BEGIN
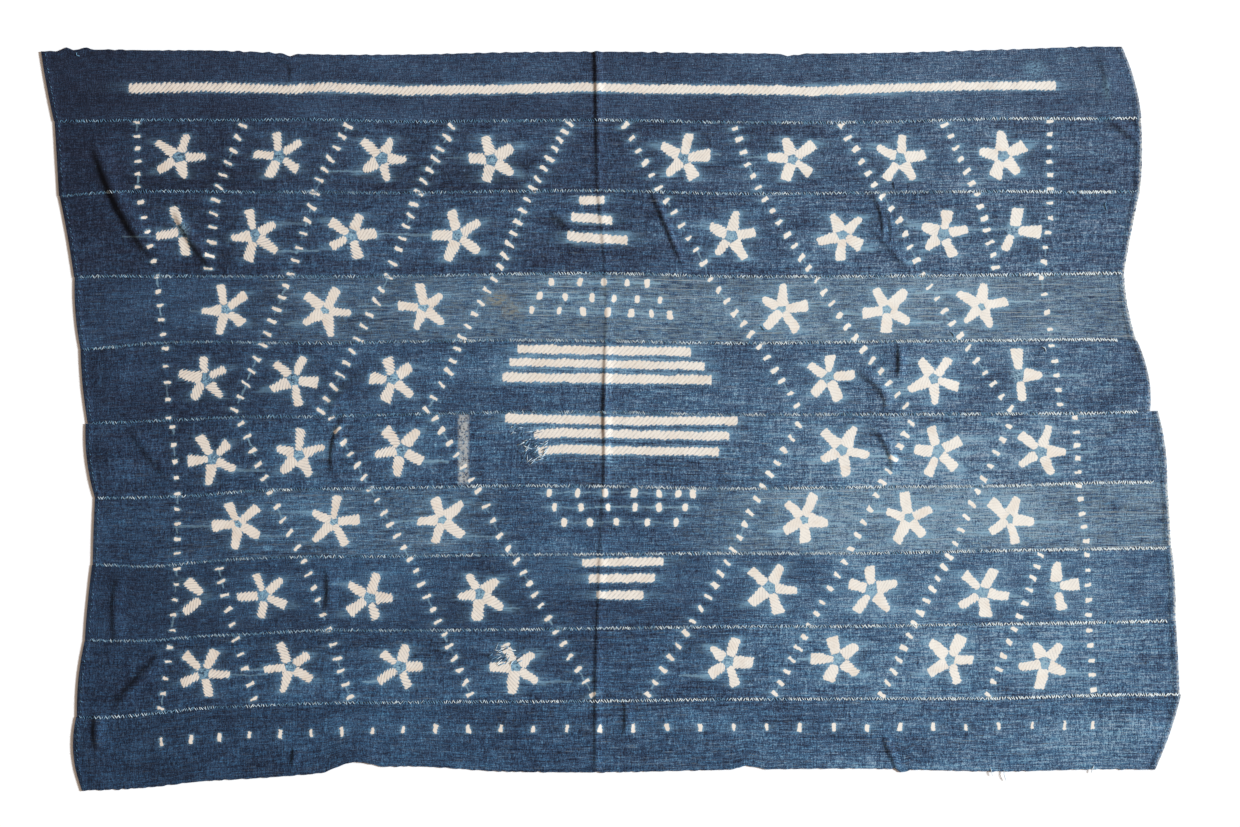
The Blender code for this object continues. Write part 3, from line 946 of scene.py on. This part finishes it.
def paint_cloth(mesh, strip, points, corner):
    """The thread coordinates, the tone, the wash, the wear, and the painted shade and light of the folds and
    creases of every corner.
    """
    x, y = points[:, 0], points[:, 1]
    high, low = line_y(strip, x), line_y(strip + 1, x)
    across = (high - y) / (high - low) * STRIP_WIDTH
    wash, middle = wash_at(x, y)
    dark, pale = painted_fold_light(x, y)
    flat = np.stack([x, across, np.full_like(x, SHEET_STEP * strip)], 1)
    tone = np.stack([tone_at(strip, x, y), wash, middle], 1)
    from_edge = np.minimum(across, STRIP_WIDTH - across)
    # Painted highlight along the strip's right end, which faces the light, and the scraped field
    inward = end_x(strip, 1, np.clip(across / STRIP_WIDTH, 0.0, 1.0)) - x
    end_highlight_and_scrape = LIT_END_OF_STRIP[strip] * np.clip(1 - inward / LIT_END_REACH, 0.0, 1.0)
    for *edges, strength in SCRAPED_FIELDS:
        end_highlight_and_scrape = np.maximum(end_highlight_and_scrape, strength * inside_field(x, y, *edges))
    streaks = STREAKS_OF_STRIP[strip] * np.interp(x, (-700, -350, 0), (0.45, 0.7, 1.0))
    for calm_strip, place, reach, fall in CALM_PLACES:
        if calm_strip == strip:
            streaks = streaks * (1 - fall * bump(np.abs(x - place) / reach))
    # Its third value is the painted shade of the folds and creases, less the painted light on their lit right
    # sides
    edge_streaks_painted_shade = np.stack([from_edge, streaks, dark - pale], 1)
    add_attribute(mesh, "flat", flat[corner])
    add_attribute(mesh, "tone", tone[corner])
    add_attribute(mesh, "edge_streaks_painted_shade", edge_streaks_painted_shade[corner])
    stained, scraped = marks_at(x, y)
    marks = np.stack([stained, scraped, end_highlight_and_scrape], 1)
    add_attribute(mesh, "marks", marks[corner])


class Value:
    """A shader value. Adding, subtracting, multiplying or dividing it adds a node that does so."""

    def __init__(self, graph, socket):
        self.graph = graph
        self.socket = socket

    def __add__(self, other):
        return self.graph.math("ADD", self, other)

    def __radd__(self, other):
        return self.graph.math("ADD", other, self)

    def __sub__(self, other):
        return self.graph.math("SUBTRACT", self, other)

    def __rsub__(self, other):
        return self.graph.math("SUBTRACT", other, self)

    def __mul__(self, other):
        return self.graph.math("MULTIPLY", self, other)

    def __truediv__(self, other):
        return self.graph.math("DIVIDE", self, other)


class Graph:
    """Short ways to add and link shader nodes."""

    def __init__(self, tree):
        self.tree = tree

    def put(self, socket, value):
        value = value.socket if isinstance(value, Value) else value
        if isinstance(value, bpy.types.NodeSocket):
            self.tree.links.new(value, socket)
        else:
            socket.default_value = value

    def put_all(self, sockets, **values):
        """Sets or links the sockets of the given names, where _ stands for a space."""
        for name, value in values.items():
            self.put(sockets[name.replace("_", " ")], value)

    def node(self, kind, **settings):
        made = self.tree.nodes.new(kind)
        for name, value in settings.items():
            setattr(made, name, value)
        return made

    def math(self, operation, first, second=0.0, clamp=False):
        made = self.node("ShaderNodeMath", operation=operation, use_clamp=clamp)
        self.put(made.inputs[0], first)
        self.put(made.inputs[1], second)
        return Value(self, made.outputs[0])

    def highest(self, first, second):
        return self.math("MAXIMUM", first, second)

    def size_of(self, value):
        return self.math("ABSOLUTE", value)

    def parts(self, vector):
        made = self.node("ShaderNodeSeparateXYZ")
        self.put(made.inputs[0], vector)
        return [Value(self, made.outputs[number]) for number in range(3)]

    def attribute(self, name):
        return self.node("ShaderNodeAttribute", attribute_name=name).outputs["Vector"]

    def noise(self, vector, size_x, size_y, detail):
        """Noise whose lumps are of the given sizes, in the vector's own unit."""
        scaled = self.node("ShaderNodeVectorMath", operation="MULTIPLY")
        self.put(scaled.inputs[0], vector)
        scaled.inputs[1].default_value = (1 / size_x, 1 / size_y, 1.0)
        made = self.node("ShaderNodeTexNoise", noise_dimensions="3D")
        self.put_all(made.inputs, Vector=scaled.outputs[0], Scale=1.0, Detail=detail,
                     Roughness=NOISE_ROUGHNESS)
        return Value(self, made.outputs["Fac"])

    def range(self, value, low, high, to_low=0.0, to_high=1.0, smooth=True):
        made = self.node("ShaderNodeMapRange")
        made.interpolation_type = "SMOOTHSTEP" if smooth else "LINEAR"
        for socket, item in zip(made.inputs, (value, low, high, to_low, to_high)):
            self.put(socket, item)
        return Value(self, made.outputs[0])

    def mask(self, flat, name):
        """An uneven mask, whose row in the table of masks has the given name."""
        size_x, size_y, detail, *limits = MASKS[name]
        return self.range(self.noise(flat, size_x, size_y, detail), *limits)

    def mix(self, factor, first, second, blend="MIX"):
        """A mix of two colours. A colour of three numbers is one as seen, 0 to 255."""
        made = self.node("ShaderNodeMix", data_type="RGBA", blend_type=blend)
        self.put(made.inputs["Factor"], factor)
        for socket, colour in ((made.inputs[6], first), (made.inputs[7], second)):
            seen = isinstance(colour, tuple) and len(colour) == 3
            self.put(socket, from_srgb(*colour) if seen else colour)
        return made.outputs[2]

    def tint(self, colour, factors):
        return self.mix(1.0, colour, factors, "MULTIPLY")

    def tints(self, side, colour, left, right):
        """The colour with one tint at the cloth's left and another at its right."""
        return self.mix(side, self.tint(colour, left), self.tint(colour, right))

    def ramp(self, place, rows):
        """A colour ramp, from rows of a place and a colour as seen."""
        made = self.node("ShaderNodeValToRGB")
        stops = made.color_ramp.elements
        while len(stops) < len(rows):
            stops.new(0.5)
        for stop, (position, colour) in zip(stops, rows):
            stop.position = position
            stop.color = from_srgb(*colour)
        self.put(made.inputs[0], place)
        return made.outputs[0]

    def surface(self, colour, **settings):
        """The shader of the material, linked to its output."""
        shader = self.node("ShaderNodeBsdfPrincipled")
        self.put_all(shader.inputs, Base_Color=colour, **settings)
        self.put(self.node("ShaderNodeOutputMaterial").inputs["Surface"], shader.outputs[0])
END
**Given instruction:** Write out the listing once more, matching it exactly.

**Task answer:**
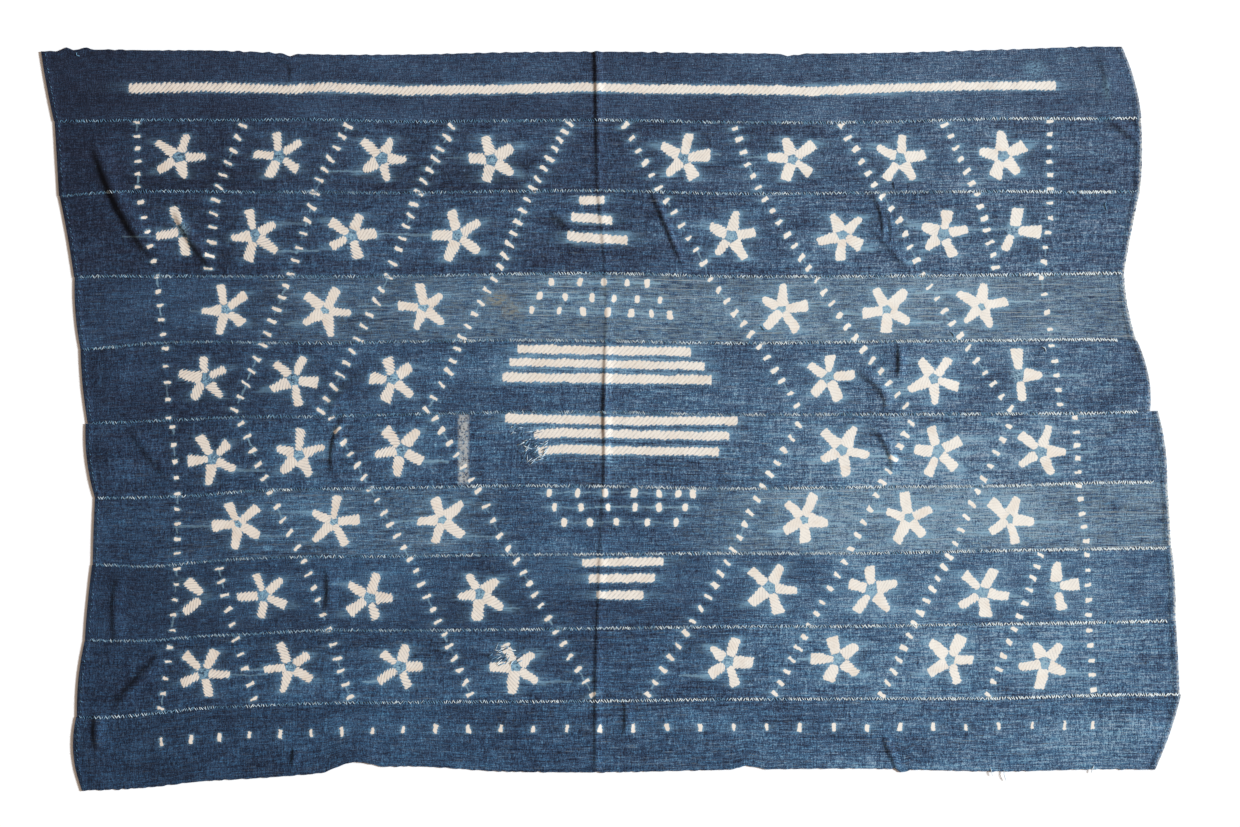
The Blender code for this object continues. Write part 3, from line 946 of scene.py on. This part finishes it.
def paint_cloth(mesh, strip, points, corner):
    """The thread coordinates, the tone, the wash, the wear, and the painted shade and light of the folds and
    creases of every corner.
    """
    x, y = points[:, 0], points[:, 1]
    high, low = line_y(strip, x), line_y(strip + 1, x)
    across = (high - y) / (high - low) * STRIP_WIDTH
    wash, middle = wash_at(x, y)
    dark, pale = painted_fold_light(x, y)
    flat = np.stack([x, across, np.full_like(x, SHEET_STEP * strip)], 1)
    tone = np.stack([tone_at(strip, x, y), wash, middle], 1)
    from_edge = np.minimum(across, STRIP_WIDTH - across)
    # Painted highlight along the strip's right end, which faces the light, and the scraped field
    inward = end_x(strip, 1, np.clip(across / STRIP_WIDTH, 0.0, 1.0)) - x
    end_highlight_and_scrape = LIT_END_OF_STRIP[strip] * np.clip(1 - inward / LIT_END_REACH, 0.0, 1.0)
    for *edges, strength in SCRAPED_FIELDS:
        end_highlight_and_scrape = np.maximum(end_highlight_and_scrape, strength * inside_field(x, y, *edges))
    streaks = STREAKS_OF_STRIP[strip] * np.interp(x, (-700, -350, 0), (0.45, 0.7, 1.0))
    for calm_strip, place, reach, fall in CALM_PLACES:
        if calm_strip == strip:
            streaks = streaks * (1 - fall * bump(np.abs(x - place) / reach))
    # Its third value is the painted shade of the folds and creases, less the painted light on their lit right
    # sides
    edge_streaks_painted_shade = np.stack([from_edge, streaks, dark - pale], 1)
    add_attribute(mesh, "flat", flat[corner])
    add_attribute(mesh, "tone", tone[corner])
    add_attribute(mesh, "edge_streaks_painted_shade", edge_streaks_painted_shade[corner])
    stained, scraped = marks_at(x, y)
    marks = np.stack([stained, scraped, end_highlight_and_scrape], 1)
    add_attribute(mesh, "marks", marks[corner])


class Value:
    """A shader value. Adding, subtracting, multiplying or dividing it adds a node that does so."""

    def __init__(self, graph, socket):
        self.graph = graph
        self.socket = socket

    def __add__(self, other):
        return self.graph.math("ADD", self, other)

    def __radd__(self, other):
        return self.graph.math("ADD", other, self)

    def __sub__(self, other):
        return self.graph.math("SUBTRACT", self, other)

    def __rsub__(self, other):
        return self.graph.math("SUBTRACT", other, self)

    def __mul__(self, other):
        return self.graph.math("MULTIPLY", self, other)

    def __truediv__(self, other):
        return self.graph.math("DIVIDE", self, other)


class Graph:
    """Short ways to add and link shader nodes."""

    def __init__(self, tree):
        self.tree = tree

    def put(self, socket, value):
        value = value.socket if isinstance(value, Value) else value
        if isinstance(value, bpy.types.NodeSocket):
            self.tree.links.new(value, socket)
        else:
            socket.default_value = value

    def put_all(self, sockets, **values):
        """Sets or links the sockets of the given names, where _ stands for a space."""
        for name, value in values.items():
            self.put(sockets[name.replace("_", " ")], value)

    def node(self, kind, **settings):
        made = self.tree.nodes.new(kind)
        for name, value in settings.items():
            setattr(made, name, value)
        return made

    def math(self, operation, first, second=0.0, clamp=False):
        made = self.node("ShaderNodeMath", operation=operation, use_clamp=clamp)
        self.put(made.inputs[0], first)
        self.put(made.inputs[1], second)
        return Value(self, made.outputs[0])

    def highest(self, first, second):
        return self.math("MAXIMUM", first, second)

    def size_of(self, value):
        return self.math("ABSOLUTE", value)

    def parts(self, vector):
        made = self.node("ShaderNodeSeparateXYZ")
        self.put(made.inputs[0], vector)
        return [Value(self, made.outputs[number]) for number in range(3)]

    def attribute(self, name):
        return self.node("ShaderNodeAttribute", attribute_name=name).outputs["Vector"]

    def noise(self, vector, size_x, size_y, detail):
        """Noise whose lumps are of the given sizes, in the vector's own unit."""
        scaled = self.node("ShaderNodeVectorMath", operation="MULTIPLY")
        self.put(scaled.inputs[0], vector)
        scaled.inputs[1].default_value = (1 / size_x, 1 / size_y, 1.0)
        made = self.node("ShaderNodeTexNoise", noise_dimensions="3D")
        self.put_all(made.inputs, Vector=scaled.outputs[0], Scale=1.0, Detail=detail,
                     Roughness=NOISE_ROUGHNESS)
        return Value(self, made.outputs["Fac"])

    def range(self, value, low, high, to_low=0.0, to_high=1.0, smooth=True):
        made = self.node("ShaderNodeMapRange")
        made.interpolation_type = "SMOOTHSTEP" if smooth else "LINEAR"
        for socket, item in zip(made.inputs, (value, low, high, to_low, to_high)):
            self.put(socket, item)
        return Value(self, made.outputs[0])

    def mask(self, flat, name):
        """An uneven mask, whose row in the table of masks has the given name."""
        size_x, size_y, detail, *limits = MASKS[name]
        return self.range(self.noise(flat, size_x, size_y, detail), *limits)

    def mix(self, factor, first, second, blend="MIX"):
        """A mix of two colours. A colour of three numbers is one as seen, 0 to 255."""
        made = self.node("ShaderNodeMix", data_type="RGBA", blend_type=blend)
        self.put(made.inputs["Factor"], factor)
        for socket, colour in ((made.inputs[6], first), (made.inputs[7], second)):
            seen = isinstance(colour, tuple) and len(colour) == 3
            self.put(socket, from_srgb(*colour) if seen else colour)
        return made.outputs[2]

    def tint(self, colour, factors):
        return self.mix(1.0, colour, factors, "MULTIPLY")

    def tints(self, side, colour, left, right):
        """The colour with one tint at the cloth's left and another at its right."""
        return self.mix(side, self.tint(colour, left), self.tint(colour, right))

    def ramp(self, place, rows):
        """A colour ramp, from rows of a place and a colour as seen."""
        made = self.node("ShaderNodeValToRGB")
        stops = made.color_ramp.elements
        while len(stops) < len(rows):
            stops.new(0.5)
        for stop, (position, colour) in zip(stops, rows):
            stop.position = position
            stop.color = from_srgb(*colour)
        self.put(made.inputs[0], place)
        return made.outputs[0]

    def surface(self, colour, **settings):
        """The shader of the material, linked to its output."""
        shader = self.node("ShaderNodeBsdfPrincipled")
        self.put_all(shader.inputs, Base_Color=colour, **settings)
        self.put(self.node("ShaderNodeOutputMaterial").inputs["Surface"], shader.outputs[0])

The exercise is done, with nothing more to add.